You know how important it is to conserve water, both for the environment and for your bank account. But how can you conserve water in your home? Here are seven tips that will help you save water and use less water around the house.
How Fixtures Can Save You Big on Water Usage
The easiest way to lower your water usage (and utility bill) is to screw low-flow aerators into your sink’s faucets. Aerators are easy to install, cost $5 or less, and can save you $50 or more per year. If the showerheads in your home were installed before 1994, you should seriously consider replacing them with their modern, energy-saving equivalents. Check out your local hardware store for low-flow alternatives, and remember that just because it’s low-flow doesn’t mean it has to be weak!
How to Use Less Water on Your Lawn
Have you ever set the sprinkler on the lawn and forgotten it was there? Purchasing a water timer will take care of that problem for you. Available at your local hardware store, these hose attachments work like egg timers and turn off the water supply after the amount of time you specify, usually between 10 minutes and two hours. It's a minimal investment with a worthwhile return!
Make Sure Your Toilet Doesn’t Leak
Does your toilet tank leak into the bowl after each flush? If it does, you could be wasting up to 73,000 gallons of water per year! To find out, put a drop of food coloring in the tank when it’s done flushing and see if it shows up in the bowl. If you see the color in the bowl, check out how to fix a toilet tank leak.
Savings with Each Flush
If you don’t have a modern, water-saving toilet, a great way to save water is to fill a plastic bottle or two with sand and put them in your toilet tank. You’ll use a lot less water with each flush. Just make sure you place them away from the operating mechanism. Also, don’t use bricks—they disintegrate and can damage your toilet.
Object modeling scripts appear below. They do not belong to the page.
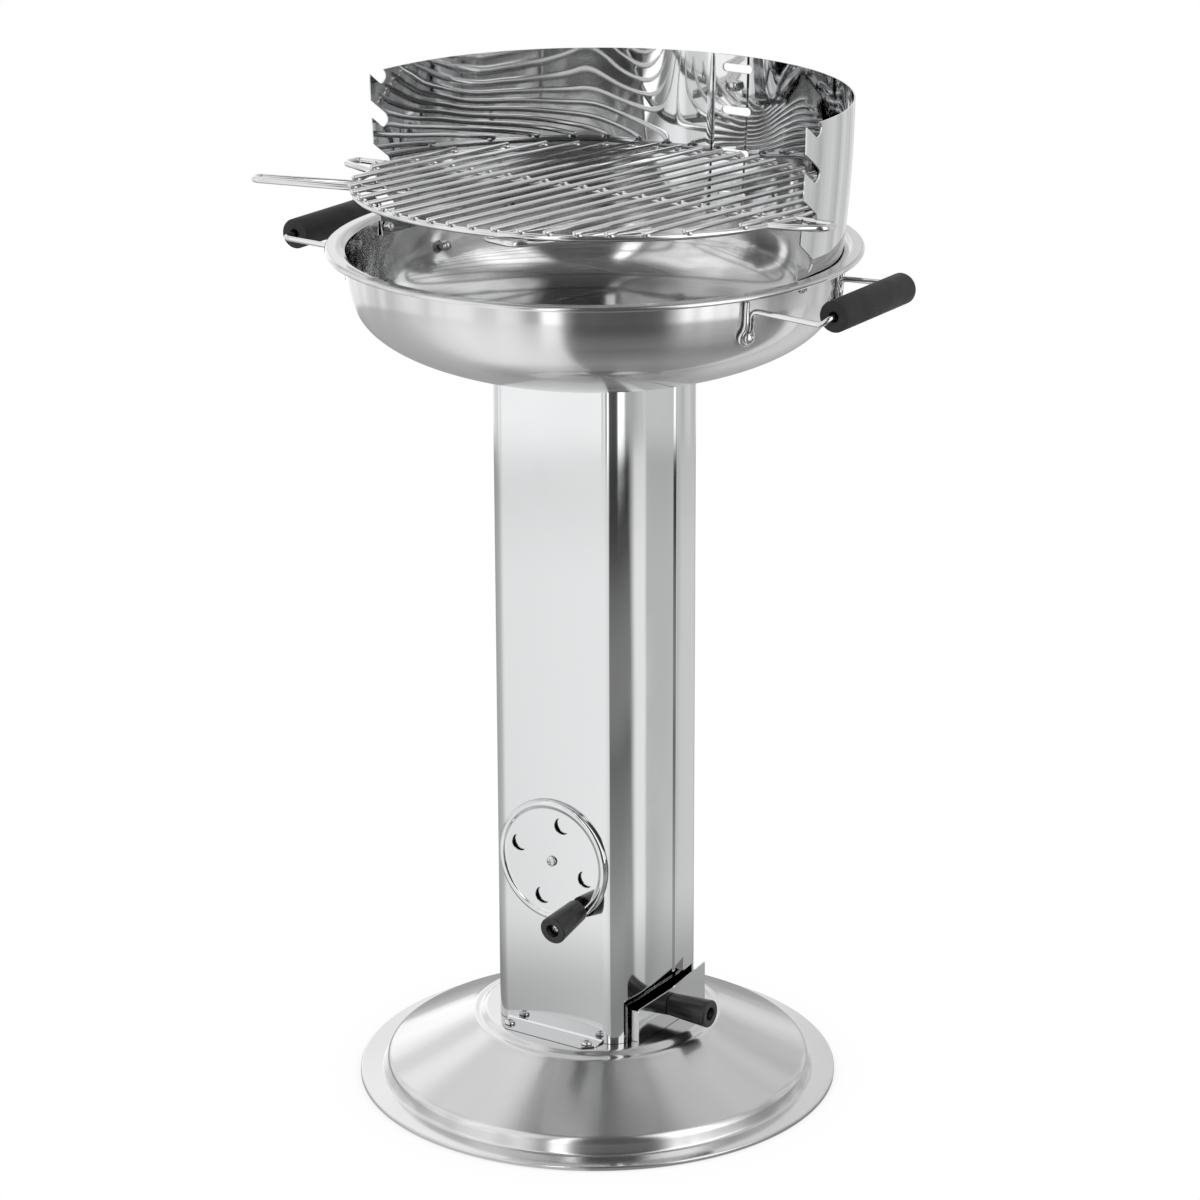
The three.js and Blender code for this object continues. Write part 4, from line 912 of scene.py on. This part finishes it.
def makeHandles():
    bore, mouth, deep, length = (handle[k] for k in ("bore", "mouth", "mouthDepth", "gripLength"))
    radius, edge = handle["gripRadius"], handle["round"]
    outline = [(mouth + 0.6, 0), (radius - edge, 0), (radius - edge * 0.3, edge * 0.3), (radius, edge),
               (radius, length - edge), (radius - edge * 0.3, length - edge * 0.3), (radius - edge, length),
               (mouth + 0.6, length), (mouth, length - 0.6), (mouth, length - deep), (bore, length - deep),
               (bore, deep), (mouth, deep), (mouth, 0.6)]
    for side, word in ((1, "right"), (-1, "left")):
        points = handleEnd(side, -1) + handleEnd(side, 1)[::-1]
        makePiece(word + "HandleWire", [tube(rounded(points, handle["bend"], 8), handle["wire"], 14)],
                  word + "_handle_wire", wireSteel)
        middle = handle["rightMiddle"] if side > 0 else handle["leftMiddle"]
        stand = standing((side * handle["gripX"], middle - length / 2, handle["gripZ"]), (0, 1, 0))
        makeFitting(word + "_grip", [turned(outline, 64)], stand, gripBlack)


# Screws and nuts.
bolt = {"shank": 2.0, "head": 4.0, "headHeight": 2.4, "nut": 4.2, "nutHeight": 3.2, "dome": 4.0, "gap": 0.3,
        "past": 1.5, "cross": 0.9, "crossReach": 2.3, "crossDepth": 1.3, "footPlace": (34, 9.6),
        "bowlPlace": (25, -8), "endTurn": 1.6, "endHeight": 630, "rearHeight": 628.5, "lapHeight": 721}


def makeHead():
    # a pan head with a cross cut into it: radius head cos(t)^0.75, height high (1/4 + 3/4 sin t)
    head, high = bolt["head"], bolt["headHeight"]
    turns = np.radians(np.linspace(0, 90, 8))
    crown = [(head * cos(t) ** 0.75 if t < pi / 2 else 0, high * (0.25 + 0.75 * sin(t))) for t in turns]
    body = turned([(0, -0.2), (head - 0.25, 0.0), (head, 0.25)] + crown, 36)
    arm, reach, deep = bolt["cross"] / 2, bolt["crossReach"], bolt["crossDepth"]
    for cutter in (block((-reach, -arm, high - deep), (reach, arm, high + 1)),
                   block((-arm, -reach, high - deep), (arm, reach, high + 1))):
        body = carved(body, [cutter])
    return body


def nutShapes(domed):
    turns = np.radians(np.arange(6) * 60)
    outline = np.stack([bolt["nut"] * np.cos(turns), bolt["nut"] * np.sin(turns)], -1)
    body = plate(outline, 0, bolt["nutHeight"])
    if not domed:
        bore = drill(bolt["shank"] + bolt["gap"], (0, 0, bolt["nutHeight"] / 2), (0, 0, 1), 5)
        return [carved(body, [bore])]
    rise = np.radians(np.linspace(0, 90, 9))
    base = bolt["nutHeight"]
    crown = [(bolt["nut"] * 0.86 * cos(t) if t < pi / 2 else 0, base + 0.3 + (bolt["dome"] - 0.3) * sin(t))
             for t in rise]
    return [body, turned([(0, base - 0.5), (bolt["nut"] * 0.86, base - 0.5)] + crown, 32)]


crossHead = makeHead()


def addBolt(name, headPoint, outward, stack, domed, roll=0.4):
    # a screw with its head at the given place, and a nut on the far side of what it holds together
    outward = np.asarray(outward, float) / np.linalg.norm(outward)
    extra = bolt["nutHeight"] - bolt["gap"] if domed else bolt["nutHeight"] + bolt["past"]
    length = stack + bolt["gap"] * 2 + extra
    shank = turned([(0, -length), (bolt["shank"] - 0.4, -length), (bolt["shank"], -length + 0.4),
                    (bolt["shank"], 0.1), (0, 0.1)], 24)
    stand = standing(np.asarray(headPoint) + outward * bolt["gap"], outward, roll)
    makeFitting(name + "_screw", (crossHead, shank), stand, boltSteel)
    seat = standing(np.asarray(headPoint) - outward * (stack + bolt["gap"]), -outward, roll * 1.7)
    makeFitting(name + "_nut", nutShapes(domed), seat, boltSteel)


def addPedestalBolts():
    half = column["half"]
    top = column["low"] + column["sheet"]
    for k, name in enumerate(("front_left", "front_right", "rear_left", "rear_right")):
        x, y = (-1) ** (k + 1), -1 if k < 2 else 1
        aside, out = bolt["footPlace"]
        addBolt("foot_" + name, (aside * x, (half + out) * y, top), (0, 0, 1),
                top - foot["plateau"][1] + foot["sheet"], False, 0.3 + k)
        aside, out = bolt["bowlPlace"]
        floor = bowlFloor + bowl["sheet"]
        addBolt("bowl_" + name, (aside * x, (half + out) * y, floor), (0, 0, 1),
                floor - column["high"] + column["sheet"], False, 0.5 + k)


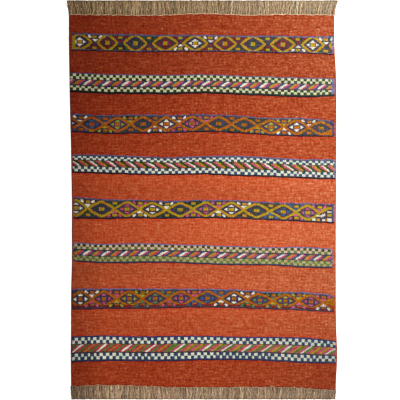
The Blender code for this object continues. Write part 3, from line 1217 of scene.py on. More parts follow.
@dataclass
class Brocade:
    """One raised band of weft-wrapped stitches, a closed strip bedded in the ground.

    The "joins" say how high the wool stands between two stitches, as a share of "plump": side by side
    where the colour changes, where a float ends and within a float, and from row to row in the same
    colour or not. "drift_stitches" is how far apart the knots of a row's drift are, and "held_end" the share
    of the width at each side that doesn't sway. Wools lighter than "pale_from" carry painted light at the
    left and painted shade at the right, which evens out the lamp's falloff across them.
    """

    plan: RugPlan
    band: Band
    seed: int
    plump: float = 0.34 * MM
    plump_uneven: float = 0.22
    bed: float = 1.3 * MM
    tuck: float = 0.5 * MM
    float_length: int = 3
    ragged_edge: float = 0.65 * MM
    ragged_end: float = 0.5 * MM
    ragged_knots: int = 56
    row_drift: float = 0.2 * MM
    drift_stitches: int = 8
    held_end: float = 0.01
    warp_knots: int = 60
    warp_sway: float = 0.4 * MM
    colour_join: float = -0.7
    float_join: float = -0.1
    loop_join: float = 0.75
    row_join: float = -0.35
    colour_row_join: float = -0.75
    tone_uneven: float = 0.16
    hue_uneven: float = 0.11
    pale_painted_light_left: float = 1.16
    pale_painted_shade_right: float = 0.88
    pale_from: float = 0.15
    brightest: float = 0.8

    def __post_init__(self) -> None:
        """Read the chart and start the unevenness of the hand."""
        self.rng = np.random.default_rng(self.seed)
        self.rows = self.band.chart.rows
        step = sum(self.band.tall) / len(self.band.tall) / self.rows
        dye = self.band.chart.dye
        self.chart = [
            [dye(column, row, STITCHES, step) for column in range(STITCHES)] for row in range(self.rows)]

    def profile(self, at: np.ndarray) -> np.ndarray:
        """How far the stitches stand proud, as a share of the full rise, at each line of the band.

        Args:
            at: the lines' places in the band, from -0.5 to 0.5.

        Returns:
            The share of the rise at each line.
        """
        if isinstance(self.band.chart, LozengeChart):
            places, rises = (0.0, 0.37, 0.43, 0.475, 0.5), (0.75, 0.75, 1.0, 0.95, 0.15)
        else:
            places = (0.0, 0.12, 0.15, 0.22, 0.42, 0.475, 0.5)
            rises = (1.0, 1.0, 0.45, 0.65, 0.85, 0.95, 0.15)
        return np.interp(np.abs(at), places, rises)

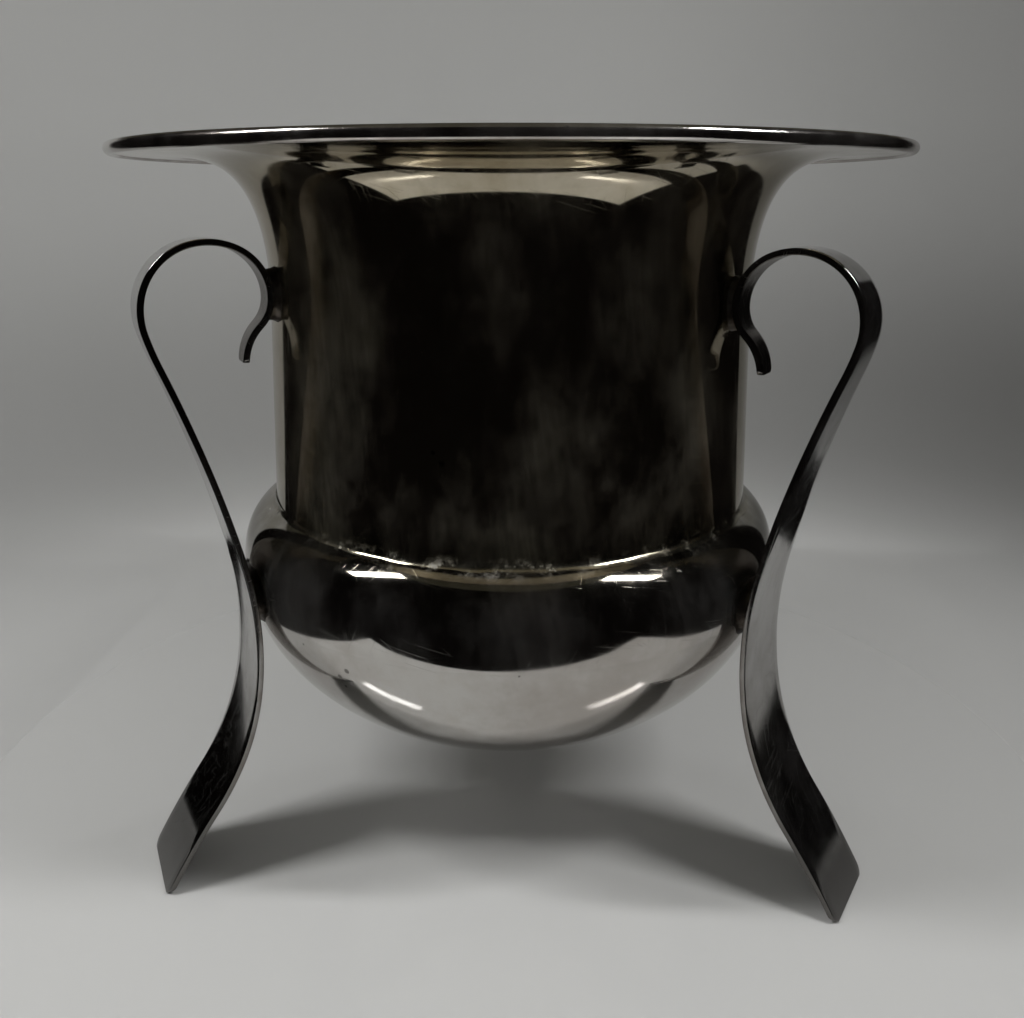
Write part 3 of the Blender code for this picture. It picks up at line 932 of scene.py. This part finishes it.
def dark_room():
    """The unlit room round the front and the sides of the white board. It shows only in reflections."""
    section = sweep_section(ROOM_LIFT)
    rows = len(section) + 1
    turns = np.radians(np.linspace(*ROOM_TURNS, ROOM_STEPS + 1))
    points = []
    for turn in turns:
        x, y = SWEEP_FLAT * math.sin(turn), -SWEEP_FLAT * math.cos(turn)
        board_x = min(max(x, BOARD_SIDES[0]), BOARD_SIDES[1])
        points.append((board_x, max(y, -BOARD_FRONT), ROOM_LIFT))
        for radius, height in section:
            points.append((radius * math.sin(turn), -radius * math.cos(turn), height))
    faces = []
    for step in range(ROOM_STEPS):
        for row in range(rows - 1):
            here = step * rows + row
            faces.append((here, here + rows, here + rows + 1, here + 1))
    made = stage_mesh("dark_room", points, faces)
    made.visible_camera = False
    made.visible_diffuse = False
    made.visible_shadow = False
    made.visible_transmission = False
    material = bpy.data.materials.new("dark_room")
    material.use_nodes = True
    tree = material.node_tree
    tree.nodes.remove(tree.nodes["Principled BSDF"])
    glow = node(tree, "ShaderNodeEmission", {"Color": (*ROOM_GLOW, 1.0), "Strength": 1.0})
    tree.links.new(glow.outputs["Emission"], tree.nodes["Material Output"].inputs["Surface"])
    made.data.materials.append(material)


def area_light(name, place, size, power):
    """A white light that faces straight down, with its place in metres about the bucket's axis."""
    light = bpy.data.lights.new(name, "AREA")
    light.shape = "RECTANGLE"
    light.size, light.size_y = size
    light.energy = power
    made = bpy.data.objects.new(name, light)
    x, y, z = place
    made.location = (x, y + MM * AXIS_Y, z)
    made.visible_camera = False
    bpy.context.scene.collection.objects.link(made)
    return made


def build_studio():
    backdrop()
    dark_room()
    for side, sign in (("left", -1.0), ("right", 1.0)):
        x, y, z = STRIP_PLACE
        strip = area_light("strip_" + side, (sign * x, y, z), STRIP_SIZE, STRIP_POWER)
        strip.visible_diffuse = False
        x, y, z = KEY_PLACE
        key = area_light("key_" + side, (sign * x, y, z), KEY_SIZE, KEY_POWER)
        key.visible_glossy = False
    fill = area_light("overhead_fill", FILL_PLACE, FILL_SIZE, FILL_POWER)
    fill.visible_glossy = False
    world = bpy.data.worlds.new("dark_world")
    world.use_nodes = True
    world.node_tree.nodes["Background"].inputs["Color"].default_value = (*CEILING_GLOW, 1.0)
    bpy.context.scene.world = world


def build_camera():
    turn = math.radians(CAMERA_TURN)
    x = CAMERA_DISTANCE * math.sin(turn) + CAMERA_SIDESTEP * math.cos(turn)
    y = -CAMERA_DISTANCE * math.cos(turn) + CAMERA_SIDESTEP * math.sin(turn) + AXIS_Y
    camera_data = bpy.data.cameras.new("camera")
    camera_data.sensor_fit = "HORIZONTAL"
    camera_data.lens = CAMERA_LENS
    camera_data.clip_start = CAMERA_CLIP_START
    camera = bpy.data.objects.new("camera", camera_data)
    camera.location = MM * Vector((x, y, CAMERA_HEIGHT))
    camera.rotation_euler = (math.radians(90.0 - CAMERA_PITCH), math.radians(CAMERA_ROLL), turn)
    bpy.context.scene.collection.objects.link(camera)
    bpy.context.scene.camera = camera


build_object()
build_studio()
build_camera()
bpy.context.scene.view_settings.view_transform = "Standard"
Save Water During Each Shower
We’ve already shared with you some easy ways you can heat less water to lower your water bill. But what about the time spent waiting for the water to heat up? Keep a bucket in your shower to use to collect cold water as the shower is heating up. Then, use it to water plants, soak stained clothes, or other jobs that you don’t need warm water for. Meanwhile, quit fiddling with the knobs on your shower to find where you want it before it gets hot. Find your favorite setting, then mark where the knob is pointing on the tile with a dab of nail polish or a waterproof marker. This water-preserving trick is great for kids, who often take a long time adjusting the water before they get in.
Does Your Teenager Take 45-Minute Showers?
Does your teenager take 45-minute-long showers? If you have teenagers, try giving them an incentive to take shorter showers. A great one is five minutes added on to their curfew (or phone time) for every minute they shave off their showering time.